Volume 33, Number 18 · November 20, 1986

The Nose Knows

By Robert M. Adams
The Foul and the Fragrant: Odor and the French Social Imagination
by Alain Corbin

Harvard University Press, 307 pp., $25.00

Perfume: The Story of a Murderer
by Patrick Süskind, translated by John E. Woods

Knopf, 255 pp., $16.95

Smell is the pariah among the senses, or has been until now. Kant wouldn't admit it into his aesthetics, Freud dismissed it as an aspect of anality, for many people it has aspects of bestial sexual behavior summarized in the image of two dogs mutually sniffing. Most of us do not smell as good, for as much of the time, as we think we should.
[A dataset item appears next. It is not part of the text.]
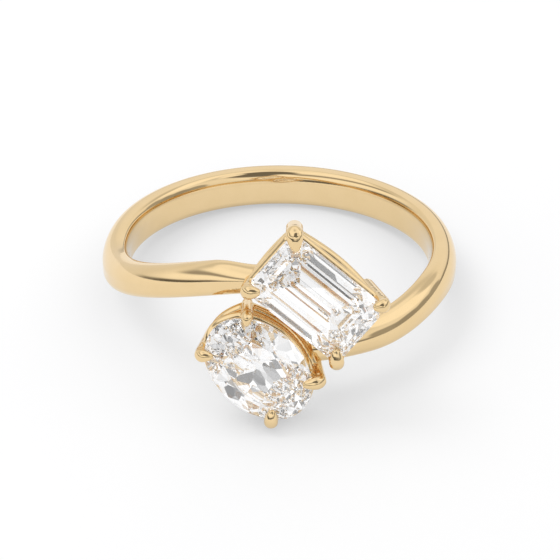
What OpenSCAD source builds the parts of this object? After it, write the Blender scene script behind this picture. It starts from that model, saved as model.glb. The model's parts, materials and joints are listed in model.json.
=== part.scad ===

Perhaps it's true that the more clean-minded we are, the more we are obsessed by nasty ideas, of which fecality and body odors from groin, rump, armpit, and mouth are the most embarrassing. Different people vary widely in the acuteness of their smell sense, as in the different odors to which they are sensitive. But compared with those of the other animals, like blood-hounds to be sure, but also insects such as the emperor moth (Saturnia pavonia), our keenest noses are gross and pitifully short of range. It's not beyond thought that smell is a vestigial sense, much reduced from what it once was, likely to vanish altogether before long.